Regulatory and policy shifts present uncertainty. Although current national policy favors smart grid deployment, future adjustments in China's 15th Five-Year Plan or changes in electricity pricing and renewable subsidy schemes could reduce demand for automation systems. Transitioning regulatory focus (e.g., from 'dual energy consumption' to 'dual carbon emissions') introduces compliance complexity and potential additional manufacturing costs. Stricter environmental regulations could require CAPEX to upgrade production lines and increase unit costs.
Cybersecurity risks magnify as grids digitize. Guodian Nanjing's automation and monitoring products are high-value targets for nation-state and criminal actors.
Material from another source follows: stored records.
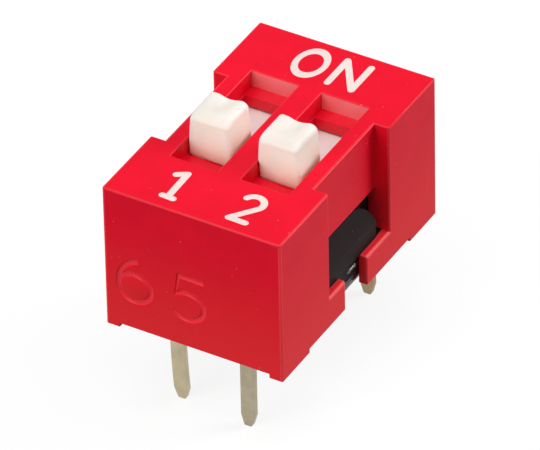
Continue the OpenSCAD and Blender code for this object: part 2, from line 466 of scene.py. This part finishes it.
def print_legends():
    """ON behind the knobs, 1 and 2 in front of them."""
    n_left, n_right, n_low, n_high = 0.31, 1.17, 3.11, 4.44
    one_top, one_foot = (-1.15, -3.13), (-1.12, -4.44)
    two_corner = (1.055, -4.44)
    letters = {
        "legend_n": [[(n_left, n_low), (n_left, n_high)],
                     [(n_left, n_high), (n_right, n_low)],
                     [(n_right, n_low), (n_right, n_high)]],
        "legend_1": [[one_top, one_foot],
                     [one_top, (-1.46, -3.32)],
                     [(-1.32, -4.43), (-0.92, -4.45)]],
        "legend_2": [arc(1.385, -3.47, 0.345, 0.345, 154, -28) + [two_corner],
                     [two_corner, (1.66, -4.46)]],
    }
    for name, strokes in letters.items():
        place(letter(name, strokes, INK_WIDTH, INK_LOW, INK_HIGH), "housing", [ink])
    ring = slab("legend_o", ellipse(*O_CENTRE, *O_OUTER), INK_LOW, INK_HIGH)
    hole = slab("hole", ellipse(*O_CENTRE, *O_INNER), INK_LOW - 1, INK_HIGH + 1)
    place(combine(ring, hole, "DIFFERENCE"), "housing", [ink])


# ---------------------------------------------------------------- cover

# Slots of the cover's materials
MATTE, EDGE, POLISHED, PALE, GROOVE, FOOT_HIGHLIGHT, CORNER = range(7)
COVER_MATERIALS = [red_matte, red_edge_painted_highlight, red_polished, red_painted_reflection, red_groove_painted_highlight, red_painted_foot_highlight, red_painted_corner_light]

# The round tool that sinks the figures: its radius, how far its middle stays outside, and the rim's rounding
GROOVE_R = 0.115
GROOVE_OUT = 0.055
RIM = 0.03

# Radius of the outer edges of the CAD cover, which are squared before they are rounded here
CAD_EDGE_R = 0.07

# How far the cover's edges are rounded
EDGE_R = 0.07
UPRIGHT_R = 0.09
FOOT_R = 0.1
WAIST_TOP_R = 0.08
WAIST_R = 0.03
RECESS_R = 0.01
OTHER_R = 0.035


def groove(name, points, closed=False):
    """Round-bottomed tool that sinks a stroke into the front face. Points are X and Z."""
    curve = bpy.data.curves.new(name, "CURVE")
    curve.dimensions = "3D"
    curve.bevel_depth = GROOVE_R
    curve.bevel_resolution = 4
    curve.use_fill_caps = True
    spline = curve.splines.new("POLY")
    spline.points.add(len(points) - 1)
    spline.use_cyclic_u = closed
    for point, (x, z) in zip(spline.points, points):
        point.co = (x, FRONT_Y - GROOVE_OUT, z, 1)
    tube = apply_modifiers(add_object(name, curve))
    bm = bmesh.new()
    bm.from_mesh(tube.data)
    remove(tube)
    bmesh.ops.remove_doubles(bm, verts=bm.verts, dist=1e-5)
    return from_bmesh(name, bm)


def moulded_number():
    """The two figures of the plain number on the front face."""
    stem = arc(-1.66, 1.9, 1.03, 1.0, 107, 180, 16)
    ring = ellipse(-2.1, 1.78, 0.59, 0.53)
    top = 2.86
    bowl = arc(-0.2, 1.75, 0.58, 0.52, 120, -150, 32)
    five = [(0.4, top), (-0.5, top), (-0.62, 2.12)] + bowl
    return [groove("six_ring", ring, closed=True), groove("six_stem", stem), groove("five", five)]


def in_recess(centre):
    """Whether a place is in a recess, on its walls or its ledges, below its rim."""
    return any(abs(centre.x - x) < POCKET_W / 2 + NEAR for x in SLOT_X) and \
        abs(centre.y) < POCKET_HALF_L + NEAR and LEDGE_Z - LEDGE_T - NEAR < centre.z < TOP_Z - 2 * NEAR


def on_front(face):
    return face.normal.y < -0.99 and face.calc_center_median().y < FRONT_Y + NEAR


def soften_rims(obj):
    """Rounds the rims of the sunk figures in the front face."""
    bm = bmesh.new()
    bm.from_mesh(obj.data)
    # Room that keeps the outer edges of the front face out
    inset_x, inset_z = 0.2, 0.6
    rims = [e for e in bm.edges if len(e.link_faces) == 2
            and on_front(e.link_faces[0]) != on_front(e.link_faces[1])
            and e.calc_face_angle() > math.radians(30)
            and cover_low.z + inset_z < (e.verts[0].co.z + e.verts[1].co.z) / 2 < TOP_Z - inset_z
            and abs(e.verts[0].co.x) < cover_high.x - inset_x]
    bmesh.ops.bevel(bm, geom=rims, offset=RIM, segments=2, profile=0.5, affect="EDGES",
                    clamp_overlap=True, material=GROOVE)
    bm.to_mesh(obj.data)
    bm.free()


def on_foot(centre):
    """Whether a rounding is on the top edge of a foot, beside the waist."""
    return abs(centre.z - FOOT_H) < 0.1 and abs(centre.x) > WAIST_X + 0.1 and abs(centre.y) < WAIST_Y + NEAR


def on_corner(face):
    """Whether a rounding is on an upright outer corner of the cover."""
    x, y, z = (abs(c) for c in face.normal)
    return z < 0.1 and min(x, y) > 0.1 and abs(face.center.x) > cover_high.x - 0.1 and \
        abs(face.center.y) > cover_high.y - 0.1


def is_slanted(face, limit):
    """Whether no axis of the frame lies along a face's normal."""
    return max(abs(c) for c in face.normal) < limit


def cover_material(face):
    """Slot of a cover face before the figures are sunk. Roundings come in as EDGE."""
    if face.material_index == EDGE:
        # Roundings on the feet's tops take a paler pink, a painted highlight; those on the upright corners a
        # lighter red, painted light; the rest the edge red with its paler painted highlight
        return FOOT_HIGHLIGHT if on_foot(face.center) else CORNER if on_corner(face) else EDGE
    if is_slanted(face, 0.999):
        return EDGE
    if not in_recess(face.center):
        return MATTE
    on_back_wall = face.normal.y < -0.9 and face.center.y > POCKET_HALF_L - 2 * NEAR
    # The back wall of a recess gets the pale pink of a painted reflection
    return PALE if on_back_wall else POLISHED


def square_edges(obj):
    """Takes the small rounding off the block's outer edges, which are rounded again with the rest."""
    reach = CAD_EDGE_R + 0.001
    bm = bmesh.new()
    bm.from_mesh(obj.data)
    for v in bm.verts:
        out = [abs(v.co.x) > cover_high.x - reach, abs(v.co.y) > cover_high.y - reach, v.co.z > TOP_Z - reach]
        if sum(out) > 1:
            for i in range(3):
                if out[i]:
                    v.co[i] = math.copysign(cover_high[i], v.co[i])
    bmesh.ops.remove_doubles(bm, verts=bm.verts, dist=1e-4)
    bmesh.ops.dissolve_degenerate(bm, edges=bm.edges, dist=1e-4)
    bmesh.ops.dissolve_limit(bm, angle_limit=FLAT, verts=bm.verts, edges=bm.edges)
    bm.to_mesh(obj.data)
    bm.free()


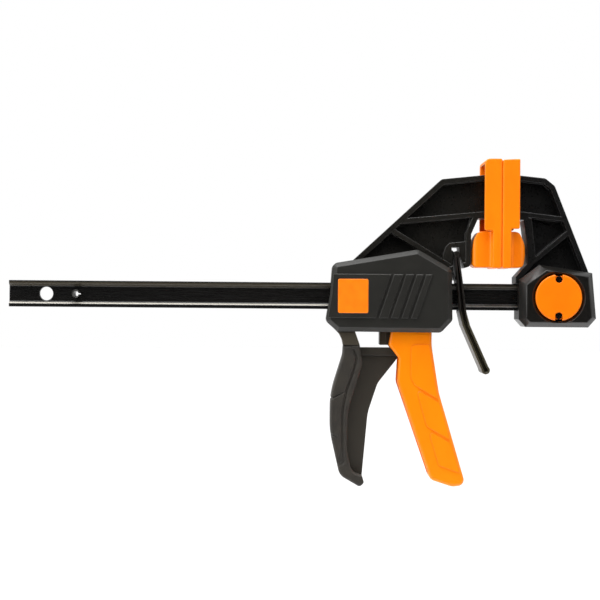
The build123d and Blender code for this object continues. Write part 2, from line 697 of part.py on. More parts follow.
def make_box_cover():
    """The near cover of the lock box, without what is only on one side."""
    face = outline(LOCK_BOX)
    depth = BOX_DEPTH / 2
    form = bevelled(face, depth, BOX_BEVEL)
    cover = form - slab(inset(face, BOX_WALL), BOX_BEVEL - depth, 0)
    cover -= slab(inset(face, BOX_BEVEL), BOX_WALL - depth, BOX_BEVEL - depth)
    cover = add_bosses(cover, form, BOX_SCREWS, BOX_BOSS, BOX_WALL - depth, -HUB_WIDTH / 2 - FIT)
    well = BUTTON / 2 + RUN
    cover -= rod(LOCK_X, 0, 2 * well, -depth, -HUB_WIDTH / 2)
    cone = Cone(well, well + WELL_BEVEL, WELL_BEVEL)
    cover -= Pos(LOCK_X, -depth + WELL_BEVEL / 2, 0) * Rot(90, 0, 0) * cone
    jaw_room = offset(outline(FIXED_JAW, FIXED_JAW_ROUNDS), FIT, kind=Kind.INTERSECTION)
    cover -= middle_slab(jaw_room, RIM_WIDTH + 2 * FIT)
    return cover - bar_passage(0, BAR_HEAD + FIT, FIT)


def near_cover(cover, places, depth, tip):
    """Blind screw holes from inside."""
    for x, z in places:
        cover -= rod(x, z, SCREW + 2 * PIN_FIT, tip - FIT - depth / 2, 0)
    return cover


def far_cover(cover, places, depth, sink):
    """The cover's mirror image, with holes and head recesses for its screws."""
    cover = mirror(cover, Plane.XZ)
    for x, z in places:
        cover -= rod(x, z, SCREW + 2 * FIT, 0, depth)
        cover -= rod(x, z, SCREW_HEAD + 2 * FIT, depth / 2 - SCREW_HEAD_DEPTH - sink, depth)
    return cover


def make_screws(places, depth, tip, sink):
    """Pan head screws with a cross recess, heads on the far side."""
    seat = depth / 2 - SCREW_HEAD_DEPTH - sink
    top = seat + SCREW_HEAD_DEPTH
    screws = []
    for x, z in places:
        screw = rod(x, z, SCREW, tip - depth / 2, seat)
        screw += rod(x, z, SCREW_HEAD, seat, top)
        cross = cross_recess(x, z, SCREW_HEAD)
        screws.append(screw - slab(cross, top - SCREW_HEAD_DEPTH * CROSS_DEPTH, top))
    return Compound(screws)


def badge_outline(gap):
    """The plain badge, with a gap round it."""
    return Pos(BADGE_X, 0) * RectangleRounded(BADGE_WIDTH + 2 * gap, BADGE_HEIGHT + 2 * gap, BADGE_ROUND)


# ---- Trigger and mechanism --------------------------------------------------------------------


def make_trigger():
    """A channel open at the back, with raised panels and two arms that reach past the bar."""
    face = outline(TRIGGER, TRIGGER_ROUNDS)
    trigger = middle_slab(face, TRIGGER_WIDTH - 2 * TRIGGER_PANEL_RAISE)
    trigger = fillet(trigger_front_edges(trigger), TRIGGER_EDGE)
    for points, rounds in zip(TRIGGER_PANELS, TRIGGER_PANEL_ROUNDS):
        panel = outline(points, rounds) & inset(face, TRIGGER_PANEL_INSET)
        trigger += both_sides(panel, TRIGGER_CHANNEL / 2, TRIGGER_WIDTH / 2)
    trigger -= trigger_channel(face)
    arm = outline(TRIGGER_ARM)
    arm += Pos(PIVOT_X, PIVOT_Z) * Circle(ARM_EYE / 2)
    trigger += both_sides(arm, ARM_IN, ARM_OUT)
    return trigger - rod(PIVOT_X, PIVOT_Z, PIVOT_PIN + 2 * PIN_FIT, -ARM_OUT, ARM_OUT)


def trigger_front_edges(trigger):
    """The two long edges that the fingers pull on."""
    low, high = TRIGGER_EDGE_ENDS
    front = [e for e in trigger.edges() if low < e.center().Z < high]
    front = [e for e in front if e.center().X > TRIGGER_FRONT - TRIGGER_EDGE]
    return [e for e in front if abs(e.center().Y) > TRIGGER_WIDTH / 4]


def trigger_channel(face):
    """The hollow of the trigger, which leaves a thick nose behind the drive plates."""
    hollow = inset(face, TRIGGER_WALL) & block(BODY_REAR, 0, BAR_TAIL, NOSE_FOOT)
    for points in (TRIGGER_HOLLOW, TRIGGER_THROAT, PLATE_ROOM):
        hollow += outline(points)
    return middle_slab(hollow, TRIGGER_CHANNEL)


def make_plate(rear):
    """A hardened plate that grips the bar when it tilts."""
    plate = middle_slab(block(rear, rear + PLATE_THICK, PLATE_FOOT, PLATE_TOP), PLATE_WIDTH)
    return plate - bar_passage(rear, rear + PLATE_THICK, FIT)


def make_lever():
    """A lever with a rim all round its sides, a round end and a round top."""
    front = [(x + depth, z) for (x, z), depth in zip(LEVER_PATH, LEVER_DEPTHS)]
    half = LEVER_WIDTH / 2
    end_x, end_z = LEVER_PATH[-1]
    end = Circle(LEVER_DEPTHS[-1] / 2)
    band = outline(LEVER_PATH + front[::-1]) + Pos(end_x + LEVER_DEPTHS[-1] / 2, end_z) * end
    lever = middle_slab(band, LEVER_WIDTH)
    lever -= both_sides(inset(band, LEVER_RIM), half - LEVER_POCKET, half)
    lever += rod(LEVER_PIVOT_X, LEVER_PIVOT_Z, LEVER_BEAD, -half, half)
    return lever - bar_passage(BODY_FRONT, 0, 2 * RUN)


# ---- Lock -------------------------------------------------------------------------------------


def make_button():
    """The disc that is pressed, with a notch for each tie screw and a stub inside the spring."""
    half = BUTTON / 2
    button = rod(LOCK_X, 0, BUTTON, -BUTTON_FACE, -BUTTON_BACK)
    button = chamfer(button.faces().sort_by(Axis.Y)[0].edges(), BUTTON_EDGE)
    button += rod(LOCK_X, 0, LOCK_COIL - LOCK_WIRE - 2 * RUN, -BUTTON_BACK, LOCK_COIL / 4 - BUTTON_BACK)
    for side in (-1, 1):
        low, high = sorted((side * TIE_Z, side * half))
        notch = block(LOCK_X - NOTCH / 2, LOCK_X + NOTCH / 2, low, high)
        notch += Pos(LOCK_X, side * TIE_Z) * Circle(NOTCH / 2)
        button -= slab(notch, -BUTTON_FACE, NOTCH_DEPTH - BUTTON_FACE)
        low, high = sorted((side * (TIE_Z + TIE_HEAD / 2), side * half))
        gap = block(LOCK_X - NOTCH / 2, LOCK_X + NOTCH / 2, low, high)
        button -= slab(gap, -BUTTON_FACE, -BUTTON_BACK)
        button -= rod(LOCK_X, side * TIE_Z, TIE_SCREW + 2 * PIN_FIT, -BUTTON_FACE, 0)
    return button


def make_lock_cap():
    """The far disc, which carries the lock pin and takes the tie screws."""
    cap = rod(LOCK_X, 0, BUTTON, BUTTON_BACK, BUTTON_FACE)
    cap = chamfer(cap.faces().sort_by(Axis.Y)[-1].edges(), BUTTON_EDGE)
    start = HUB_WIDTH / 2 + RUN
    cap += rod(LOCK_X, 0, LOCK_PIN + 2 * BOX_WALL, start, BUTTON_BACK)
    cap -= rod(LOCK_X, 0, LOCK_PIN, start, BUTTON_BACK)
    for z in (-TIE_Z, TIE_Z):
        cap += rod(LOCK_X, z, TIE_BOSS, start, BUTTON_BACK)
        cap -= rod(LOCK_X, z, TIE_SCREW + 2 * PIN_FIT, start, BUTTON_BACK + SLACK)
    return cap


def make_lock_pin():
    """The pin through the bar's web. It leaves the web when the button is pressed."""
    tip = BAR_WEB / 2 + LOCK_CLEAR - LOCK_TRAVEL
    pin = rod(LOCK_X, 0, LOCK_PIN, tip, BUTTON_BACK)
    return chamfer(pin.faces().sort_by(Axis.Y)[0].edges(), 2 * RUN)


def make_tie_screws():
    """The screws that hold the button and the cap together through the hub."""
    seat = NOTCH_DEPTH - BUTTON_FACE
    top = seat - TIE_HEAD_DEPTH
    screws = []
    for z in (-TIE_Z, TIE_Z):
        screw = rod(LOCK_X, z, TIE_SCREW, seat, BUTTON_BACK + SLACK - FIT)
        screw += rod(LOCK_X, z, TIE_HEAD, top, seat)
        cross = cross_recess(LOCK_X, z, TIE_HEAD)
        screws.append(screw - slab(cross, top, top + TIE_HEAD_DEPTH * CROSS_DEPTH))
    return Compound(screws)


# ---- Springs in place -------------------------------------------------------------------------


def make_drive_spring():
    """Round the bar, between the chamber's rear wall and the drive plates."""
    spring = coil(DRIVE_COIL, DRIVE_WIRE, DRIVE_TURNS, PLATE_REAR - CAGE_REAR - 2 * PIN_FIT)
    return Pos(CAGE_REAR + PIN_FIT, 0, 0) * Rot(0, 90, 0) * spring


def make_brake_spring():
    """In its pocket above the bar, pushing the lever away from the body."""
    start = BODY_FRONT - BRAKE_POCKET + PIN_FIT
    spring = coil(BRAKE_COIL, BRAKE_WIRE, BRAKE_TURNS, lever_back(BRAKE_Z) - start - 2 * PIN_FIT)
    return Pos(start, 0, BRAKE_Z) * Rot(0, 90, 0) * spring


def lever_back(z):
    """Where the lever's rear face stands at a height between its top and the bar."""
    (x_high, z_high), (x_low, z_low) = LEVER_PATH[0], LEVER_PATH[1]
    return x_low + (x_high - x_low) * (z - z_low) / (z_high - z_low)


def make_lock_spring():
    """Between the bottom of the hub's pocket and the button."""
    length = BUTTON_BACK - HUB_WIDTH / 2 + LOCK_POCKET - 2 * PIN_FIT
    spring = coil(LOCK_COIL, LOCK_WIRE, LOCK_TURNS, length)
    return Pos(LOCK_X, PIN_FIT - BUTTON_BACK, 0) * Rot(-90, 0, 0) * spring


# ---- All nodes --------------------------------------------------------------------------------


def make_nodes():
    body_cover = make_body_cover()
    box_cover = make_box_cover()
    near_body = near_cover(body_cover, COVER_SCREWS, BODY_DEPTH, BODY_SCREW_TIP)
    badge_back = BADGE_THICK - PANEL_FACE
    near_body -= slab(badge_outline(PIN_FIT), -PANEL_FACE, badge_back)
    half_pin = PIVOT_PIN_LENGTH / 2
    return {
        "bar": make_bar(),
        "bar_stop_pin": make_stop_pin(),
        "fixed_jaw_frame": make_fixed_jaw_frame(),
        "fixed_jaw_pad": make_pad(1),
        "lock_box_near_cover": near_cover(box_cover, BOX_SCREWS, BOX_DEPTH, BOX_SCREW_TIP),
        "lock_box_far_cover": far_cover(box_cover, BOX_SCREWS, BOX_DEPTH, BOX_SCREW_SINK),
        "lock_box_screws": make_screws(BOX_SCREWS, BOX_DEPTH, BOX_SCREW_TIP, BOX_SCREW_SINK),
        "lock_spring": make_lock_spring(),
        "lock_button": make_button(),
        "lock_cap": make_lock_cap(),
        "lock_pin": make_lock_pin(),
        "lock_tie_screws": make_tie_screws(),
        "moving_jaw_frame": make_moving_jaw_frame(),
        "moving_jaw_pad": make_pad(-1),
        "body_near_cover": near_body,
        "body_far_cover": far_cover(body_cover, COVER_SCREWS, BODY_DEPTH, BODY_SCREW_SINK),
        "body_screws": make_screws(COVER_SCREWS, BODY_DEPTH, BODY_SCREW_TIP, BODY_SCREW_SINK),
        "badge_inlay": slab(badge_outline(0), -PANEL_FACE - BADGE_PROUD, badge_back),
        "grip": make_grip(),
        "trigger_pin": rod(PIVOT_X, PIVOT_Z, PIVOT_PIN, -half_pin, half_pin),
        "trigger": make_trigger(),
        "drive_plate_rear": make_plate(PLATE_REAR),
        "drive_plate_front": make_plate(PLATE_REAR + PLATE_THICK),
        "drive_spring": make_drive_spring(),
        "release_lever": make_lever(),
        "brake_spring": make_brake_spring(),
    }


def main():
    """Write each node with the origin at the middle of the fixed jaw's pad face."""
    os.makedirs("parts", exist_ok=True)
    for name, shape in make_nodes().items():
        export_step(Pos(0, 0, -PAD_MIDDLE) * shape, f"parts/{name}.step")


main()
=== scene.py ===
import json
import math

import bmesh
import bpy
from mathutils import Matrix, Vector

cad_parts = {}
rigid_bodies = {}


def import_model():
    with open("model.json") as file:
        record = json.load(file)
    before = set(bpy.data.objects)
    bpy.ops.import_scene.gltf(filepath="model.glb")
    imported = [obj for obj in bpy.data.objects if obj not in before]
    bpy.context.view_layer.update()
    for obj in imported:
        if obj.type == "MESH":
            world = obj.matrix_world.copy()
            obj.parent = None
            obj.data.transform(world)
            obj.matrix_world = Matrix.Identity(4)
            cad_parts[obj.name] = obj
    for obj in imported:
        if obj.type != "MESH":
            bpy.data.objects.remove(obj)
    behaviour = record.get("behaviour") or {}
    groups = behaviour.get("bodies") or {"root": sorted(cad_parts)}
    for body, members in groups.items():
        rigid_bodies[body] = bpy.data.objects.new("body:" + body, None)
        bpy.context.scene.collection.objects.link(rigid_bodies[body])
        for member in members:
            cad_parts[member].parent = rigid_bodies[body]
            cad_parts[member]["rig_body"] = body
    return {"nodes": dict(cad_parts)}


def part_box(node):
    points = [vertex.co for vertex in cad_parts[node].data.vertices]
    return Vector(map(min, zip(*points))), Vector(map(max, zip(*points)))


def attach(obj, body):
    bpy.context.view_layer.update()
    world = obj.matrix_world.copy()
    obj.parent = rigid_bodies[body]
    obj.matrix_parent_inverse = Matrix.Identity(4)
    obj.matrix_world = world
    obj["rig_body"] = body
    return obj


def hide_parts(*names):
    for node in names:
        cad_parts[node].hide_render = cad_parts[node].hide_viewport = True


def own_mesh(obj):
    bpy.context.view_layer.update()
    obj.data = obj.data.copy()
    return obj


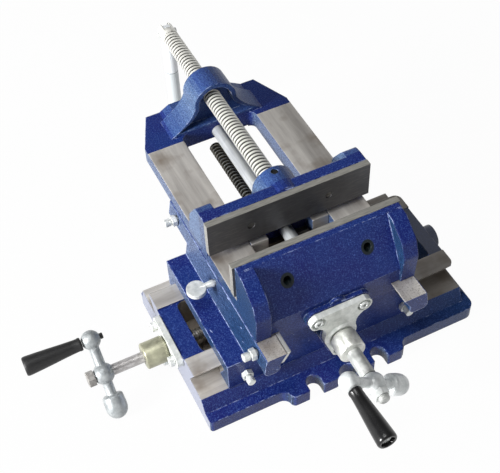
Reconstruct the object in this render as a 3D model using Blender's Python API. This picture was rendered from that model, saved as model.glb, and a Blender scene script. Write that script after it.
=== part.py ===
"""Cross slide vise for a drill press table.

X runs along the base, Y from the front crank to the rear bridge, Z is up.
The origin is at the middle of the base's underside.
A base with dovetail rails carries a saddle, the saddle carries the vise body
on a second dovetail across the first, and the body carries the clamping jaw.
"""

import math

import bmesh
import bpy
from mathutils import Matrix, Vector
from mathutils.geometry import convex_hull_2d

MM = 0.001

# Clearances
SEAT_GAP = 0.3 * MM
RUNNING_GAP = 0.35 * MM
BORE_GAP = 0.4 * MM
DOVETAIL_SLOPE = math.tan(math.radians(30))
BALL_SMOOTH = 50

# Base casting
BASE_LENGTH = 253.2 * MM
FLANGE_WIDTH = 153.2 * MM
FLANGE_THICK = 13.8 * MM
FLANGE_CORNER = 8 * MM
FLANGE_OVERHANG = 7 * MM
WALL_FOOT_HALF = 66.5 * MM
LEDGE_TOP = 26.2 * MM
LEDGE_HALF = 59.3 * MM
REAR_WALL_FOOT = 72 * MM
REAR_LEDGE = 68 * MM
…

A significant security breach could generate regulatory penalties, litigation, remediation costs, and long-term reputational damage that excludes the company from state- or utility-mandated projects. The expanded attack surface from IoT sensors and 5G connectivity necessitates continuous investment in 'secure-by-design' product engineering.
| Cyber Threat Vector | Likely Consequence | Estimated Financial Exposure | Mitigation Complexity |
|---|---|---|---|
| Supply-chain malware in firmware | Widespread device compromise; outages | Hundreds of millions CNY per major incident (incl. remediation) | High - requires vendor audits and code-signing |
| Targeted ICS/SCADA intrusion | Operational disruption; contract cancellations | Dozens to hundreds of millions CNY depending on scale | High - continuous threat detection and incident response |
| Data exfiltration from cloud platforms | Loss of IP; regulatory fines | Material - IP value and fines vary by jurisdiction | Medium - encryption and governance controls needed |
Collectively, these threats-intense competition, geopolitical constraints, rapid technological change, regulatory volatility, and escalating cybersecurity risk-create a multi-dimensional challenge to Guodian Nanjing's ability to sustain its 21.74% revenue growth and 4.56% net margins without strategic investment, risk mitigation, and potential portfolio diversification.